The Reading from the Acts of the Apostles that we have just heard (16:22-34) presents a rather special character. It is the jailer of the prison in Philippi, where Paul and Silas are locked up after an uprising of the crowd against them.

The magistrates first have them beaten and then send them to prison, charging the jailer to keep them safely. This is why that man, during the night, feels the earthquake and, seeing the prison doors open, despairs and considers killing himself. But Paul reassures him and the jailer, trembling and full of wonder, kneels in supplication for salvation.

The narrative tells us that at once that man takes the essential steps of the path of faith and salvation: he listens to the Word of the Lord, together with his whole household; he washes the wounds of Paul and Silas; he receives Baptism, with all his family; and lastly welcomes Paul and Silas into his house, prepares the table and sets food before them, rejoicing. The entire path of faith.

The Gospel, proclaimed and believed, urges one to wash the feet and wounds of the suffering and to prepare the table for them. The simplicity of gestures, in which receiving the Word and the Sacrament of Baptism accompanies the welcoming of one’s brother, which is treated as a single act: welcoming God and welcoming another; welcoming others with the grace of God; welcoming God and making Him manifest in service to one’s brother. Word, Sacraments and service evoke and enrich one another, as previously seen in these witnesses of the early Church.

We can see in this gesture the entire call of Caritas. Caritas is now a great Confederation, widely recognized also in the world for its accomplishments. Caritas is the Church in many parts of the world, and must also spread even more in various parishes and communities to renew what took place in the early times of the Church. Indeed, the root of all your service actually lies in the simple and obedient welcoming of God and neighbor. This is the root. Should this root be removed, Caritas would die. This welcoming is accomplished within you personally, because you then go into the world, and there you serve in the name of Christ whom you have met and whom you meet in every brother and sister to whom you draw near. For this very reason it avoids being reduced to a simple humanitarian organization. The Caritas of each particular Church, even the smallest, is the same: there is no such thing as large Caritas and small Caritas, they are all equal. Let us ask the Lord for the grace to understand the true dimension of Caritas; the grace to avoid falling into the mistaken belief that a well-organized centralism is the way; the grace to understand that Caritas is always at the periphery, in each particular Church; and the grace to believe that the central Caritas is only a help, a service and an experience of communion and not the headquarters of the others.
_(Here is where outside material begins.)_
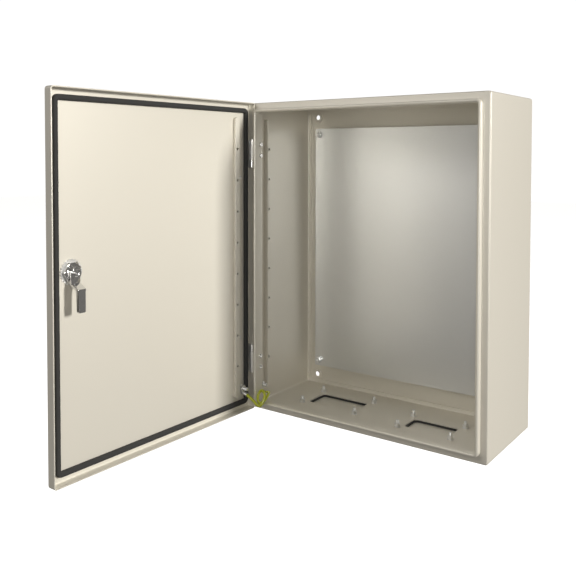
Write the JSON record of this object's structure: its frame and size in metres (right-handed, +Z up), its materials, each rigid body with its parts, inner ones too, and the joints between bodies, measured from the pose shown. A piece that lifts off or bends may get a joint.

One who lives the Caritas mission is not a simple worker but indeed a witness to Christ. A person who seeks Christ and allows himself to be sought by Christ; a person who loves with the spirit of Christ, the spirit of giving freely, the spirit of giving. All our strategies and planning stand empty if we do not bear this love within us. Not our love, but his. Or better yet, our love purified and strengthened by his.

This is how one can serve all and prepare the table for all. This too is a beautiful image that the Word of God offers us today: preparing the table. God prepares the table of the Eucharist for us, even now. Caritas prepares many tables for those who are hungry. In these months you have carried out the great campaign “One Human Family, Food For All.” So many people even today hope to have enough to eat. The planet has food for all, but the will to share with everyone seems to be lacking. To prepare the table for all, and to ask that there be one table for all. Doing whatever we can so that everyone has food, but also reminding the world’s powerful that God will call them to be judged one day, and it will be demonstrated whether they have truly tried to provide food for Him in each person (cf. Mt 25:25-35) and whether they have acted in order that the environment would not be destroyed but would be able to produce this food. In considering the table of the Eucharist, we cannot forget those of our Christian brothers and sisters who through violence have been deprived of both food for their bodies and for their souls: they have been pushed from their homes and from their churches, at times destroyed. I renew the appeal that these people and these intolerable injustices not be forgotten.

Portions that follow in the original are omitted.